It was around 2003 when Dr. Cho came back from New York and opened a psychological clinic in Seoul. A headmaster at an English-speaking international school contacted him by phone and explained his troubling situation in detail.
“Dr. Cho, we have a student who has been attending our school for a long time, but he has difficulties in learning the English language and there is no academic progress.
Thus far, we have helped this student in every way we could, and a special education teacher has been helping him with an individualized curriculum. I know that his parents have tried to help him from private tutoring to Hagwons (private academic institutions). Do you have any other way to help this student?”
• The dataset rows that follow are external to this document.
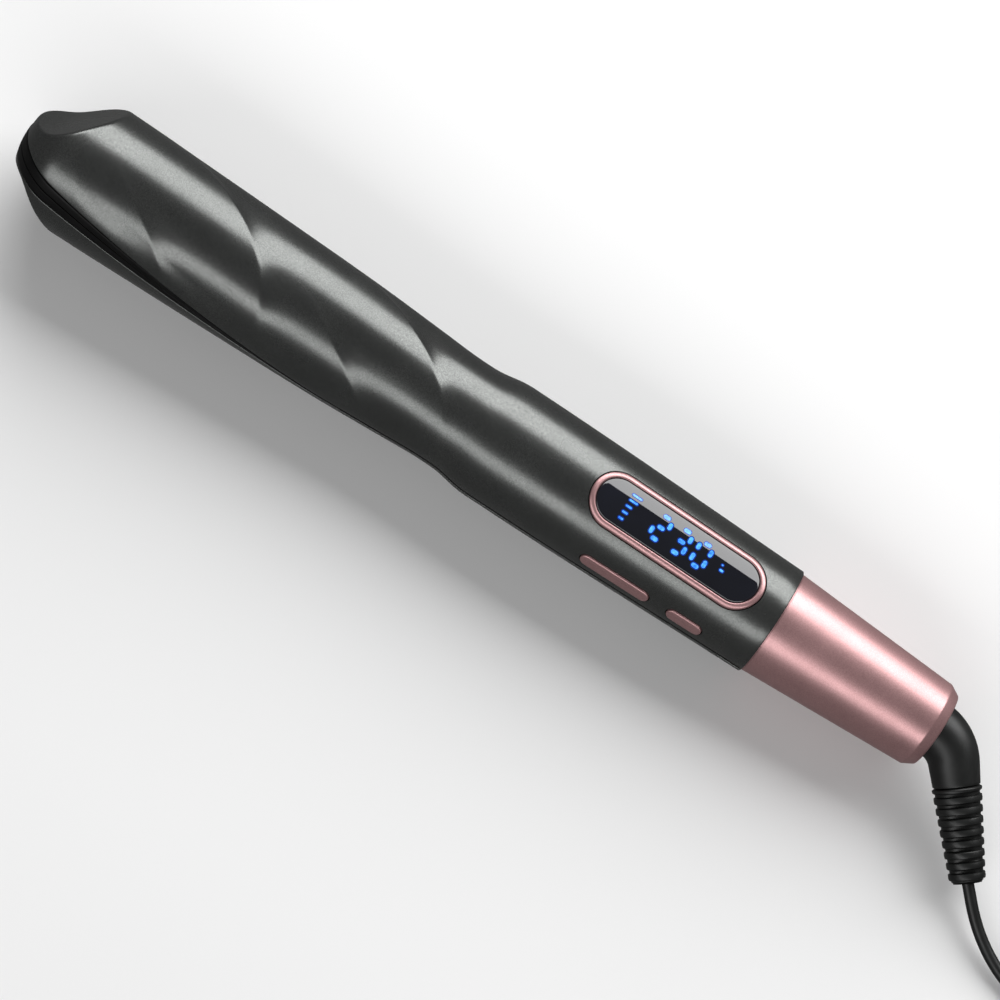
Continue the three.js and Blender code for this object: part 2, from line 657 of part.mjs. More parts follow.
add(styler, 'cord_stub', cordTube([...CORD_ROUTE.slice(0, STUB_POINTS), STUB_END]), rubber());
add(styler, 'cord_run', cordTube([RUN_START, ...CORD_ROUTE.slice(STUB_POINTS + 1)]), rubber());
add(styler, 'cord_coil', cordCoil(), rubber());
add(styler, 'cord_tie', cordTie(), blackPlastic());
add(styler, 'cord_lead', cordTube(LEAD_ROUTE), rubber());
add(styler, 'plug_body', plugBody(), rubber());
add(styler, 'plug_pin_left', plugPin(1), steel());
add(styler, 'plug_pin_right', plugPin(-1), steel());

export default styler;
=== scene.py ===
"""The looks of the two-arm hair styler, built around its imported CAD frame, in metres with +Z up.

Lengths below are in millimetres. The tool is drawn along its own axis: x is the distance from the tip,
y and z are measured from the axis, and a turn is measured from the top towards the buttons, on the -Y side.
"""

import math

import bpy
import numpy as np
from mathutils import Matrix, Vector


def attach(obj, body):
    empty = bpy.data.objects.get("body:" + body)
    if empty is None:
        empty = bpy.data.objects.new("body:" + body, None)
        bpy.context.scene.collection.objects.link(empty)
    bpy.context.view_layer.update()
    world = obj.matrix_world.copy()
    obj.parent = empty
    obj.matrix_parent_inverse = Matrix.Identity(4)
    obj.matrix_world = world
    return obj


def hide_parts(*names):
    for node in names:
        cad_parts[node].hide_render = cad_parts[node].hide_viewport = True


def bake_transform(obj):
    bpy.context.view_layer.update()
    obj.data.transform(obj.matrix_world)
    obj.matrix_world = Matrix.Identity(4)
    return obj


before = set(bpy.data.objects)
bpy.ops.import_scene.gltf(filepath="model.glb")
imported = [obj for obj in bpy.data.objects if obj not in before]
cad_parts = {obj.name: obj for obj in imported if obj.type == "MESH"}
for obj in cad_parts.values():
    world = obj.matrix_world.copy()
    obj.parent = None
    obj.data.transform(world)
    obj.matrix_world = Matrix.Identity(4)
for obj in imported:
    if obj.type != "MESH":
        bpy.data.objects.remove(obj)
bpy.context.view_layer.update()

# ---- dimensions, as in the CAD model -----------------------------------------------------------------
MM = 0.001
GAP = 0.3
WALL = 1.8
ORIGIN = 200
SEAM = 245.6
TAIL = 300
LEAN = 0.0156
AXIS_HEIGHT = 16.96
NOSE = 16
BODY_PROFILE = np.array([
    [0, 20], [21, 20], [50, 19.5], [80, 18.8], [105, 18.1], [126, 17],
    [138, 16.35], [145, 16.45], [153, 17.65], [160, 17.75], [SEAM, 16.5],
])
TWIST = math.radians(47)
TWIST_LENGTH = 105
TWIST_POWER = 1.3
RIM_TIP = 3.1
RIM_HANDLE = 0.7
RIM_LENGTH = 88
RIM_INSET = 0.985

CREASE_TURN = 43
CREASE_EDGE = 0.1
CREASES = [
    {"at": 82, "every": 59, "slant": 0.09, "curve": 0.0027, "depth": 0.85, "fade": (-80, -40)},
    {"at": 48.5, "every": 62, "slant": 0.35, "curve": 0.003, "depth": 0.5, "fade": (-8, 25)},
]
CREASE_SOFTNESS = 0.004
SKIN = 0.16  # the fine skin lies this far inside the faceted one

SCOOP = {"turn": math.radians(55), "floor": 6.4, "slope": 0.94, "start": 7, "soft": 1.6}
SCOOP_SOFTNESS = 0.6

PLATE = {"from": 27, "to": 118, "half": 11.3, "thick": 1.95}
CAVITY_FROM = 24.7
LIP = {"wall": 0.6, "length": 7.8}
EDGE = 0.3

DISPLAY = {"middle": 210.5, "length": 55, "width": 16.4, "ring": 1.7, "proud": 0.35}
KEY_TURN = math.radians(69)
ROCKER = {"middle": 202, "length": 21.9, "width": 4.3}
POWER = {"middle": 224.5, "length": 11.1, "width": 4.3}
KEY_PROUD = 0.35
KEY_DEPTH = 3.5
KEY_FLANGE = {"top": 2.9, "margin": 0.45}

SPRING = {"x": 228, "turns": 4.5, "radius": 3.2, "length": 11, "wire": 0.45}
CUP_WELL = 4.9

NECK_RADIUS = 8
NECK_FALL = math.radians(15)
NECK_BEND = math.radians(50)
NECK_BEND_RADIUS = 13
NECK_CORNER = 5
BOOT = {"start": 16.9, "length": 27.4, "front": 7, "rear": 5, "ribs": 9, "groove": 1.1}

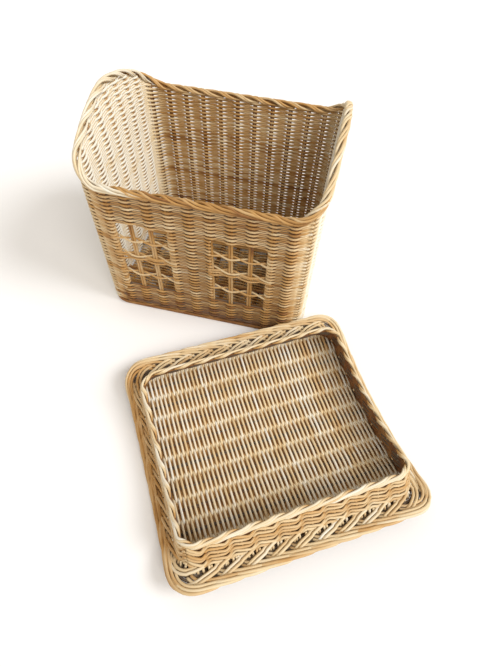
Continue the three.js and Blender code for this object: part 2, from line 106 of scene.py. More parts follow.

In 1896, an American psychologist Dr. Lightner Witmer started the very first psychological educational treatment program for such children at risk in his community. In his thesis published on March 15, 1896, he stated,
“For the past 10 years, I ran a psychological clinic at a psychology lab at the University of Pennsylvania. Public school students in Philadelphia and nearby city visited here with their parents and teachers. These children were not having academic progress at the same rate as their peers and had moral issues that could not be handled with the typical educational approaches……. There was a 10-year-old boy whose health check-up report showed no problems but he could not read the alphabets for four years at school……. He seemed to have an average level of intellectual ability but he showed a delay in academic progress.”
The children who were referred to Dr. Witmer in the late 19th century did not have any noticeable physical or neurological problems, but only experienced difficulties in learning and language development. Through scientific procedures, Dr. Witmer applied his clinical knowledge to treating their language and academic struggles. This historic mission is now given to Dr. Cho and his team.
Among the children who had to adjust to English-speaking environments due to migration or having to relocate abroad with parents because of work, are these children who have the Korean language ability, but are failing to achieve the English language and academic. They are now experiencing secondary symptoms, such as depression, anxiety, difficulty concentrating, lack of motivation, and behavioral problems, even after several years of receiving private tutoring and attending hagwons and after-school services. Dr. Cho and his team are aware of the silent suffering of the children and their parents.
Our Active Learning program is a specially designed clinical program to help these children with educational strategies, developed based on psychological treatment methods. It is a place where children who were once unable to speak start to speak, begin to acquire the English language and understand the mathematical concepts, and young adults who once gave up on learning altogether start to dream about having college life.